O que podemos dizer sobre o significado de seus seis filhos é demasiado extenso para um artigo. Mas a “grosso modo”, além de representar a constituição esotérica do nosso próprio planeta (com o sétimo componente, o salvador dos seis irmãos alojados no ventre de Cronos, pois sendo enganado o pai dos deuses, fica a salvo Zeus que irá destroná-lo), tem muito a ver com as Rondas anteriores, e em clara chave astrológica, com a constituição do nosso Sistema Solar (Zeus, como Júpiter, Poseidon, como Neptuno, Hera, como Vénus, etc.).
A terceira dinastia Olímpica, que se forma com o vitorioso Zeus que liberta os seus irmãos, é digna de se estudar um pouco e salvar, assim, a “reputação” do Altitonante. Porque, onde quer que se abra um livro de mitologia grega, a Zeus (Júpiter) é dada uma corte de esposas ou amantes que na realidade não surgem na obra, e para mencionar tal assunto, é preciso estudar antes de tudo, a Teogonia. Com efeito, nela constam sete gerações, com sete esposas (acreditamos que o leitor sorrirá perante um número tão significativo). Segue-se uma breve pausa em que se geram outras divindades que nada têm a ver com Zeus, para este terminar por se unir com mais três esposas, formando assim, com as suas dez uniões, o número perfeito, estudado em todas as escolas da Real Iniciação, para além, muito mais para além de Heliópolis e de Pitágoras.
Lamentavelmente, não podemos analisar detalhadamente os mitos da Teogonia. No entanto, antes de nos despedirmos, aconselhamos o leitor, tal como nos aconselharam, a empreender um estudo sério da civilização grega, buscando extrair alguma verdade sobre a sua teologia menoscabada, sendo essencial
ater-se em obras de verdadeira reputação esotérica. O próprio Tucídides, não nos serve mais para tal tarefa, apesar da magnitude da sua obra, e quanto a Homero, a sua chave é antropológica, não teogónica.

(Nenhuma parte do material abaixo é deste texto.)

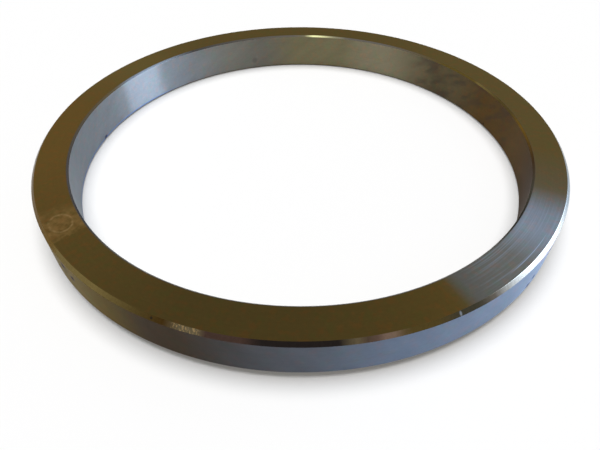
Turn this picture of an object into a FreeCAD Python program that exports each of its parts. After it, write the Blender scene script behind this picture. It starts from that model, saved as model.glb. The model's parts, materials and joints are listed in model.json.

Embora pareça antagónico, estudemos a Teologia da Grécia se quisermos entender os seus filósofos sábios, porque ambas são mais próximas do que supõem externamente os entendidos. Não nos esqueçamos de Hesíodo. Investiguemos o que nos quis dizer com os seus símbolos, e estaremos mais próximos da verdade que todo estudo almeja.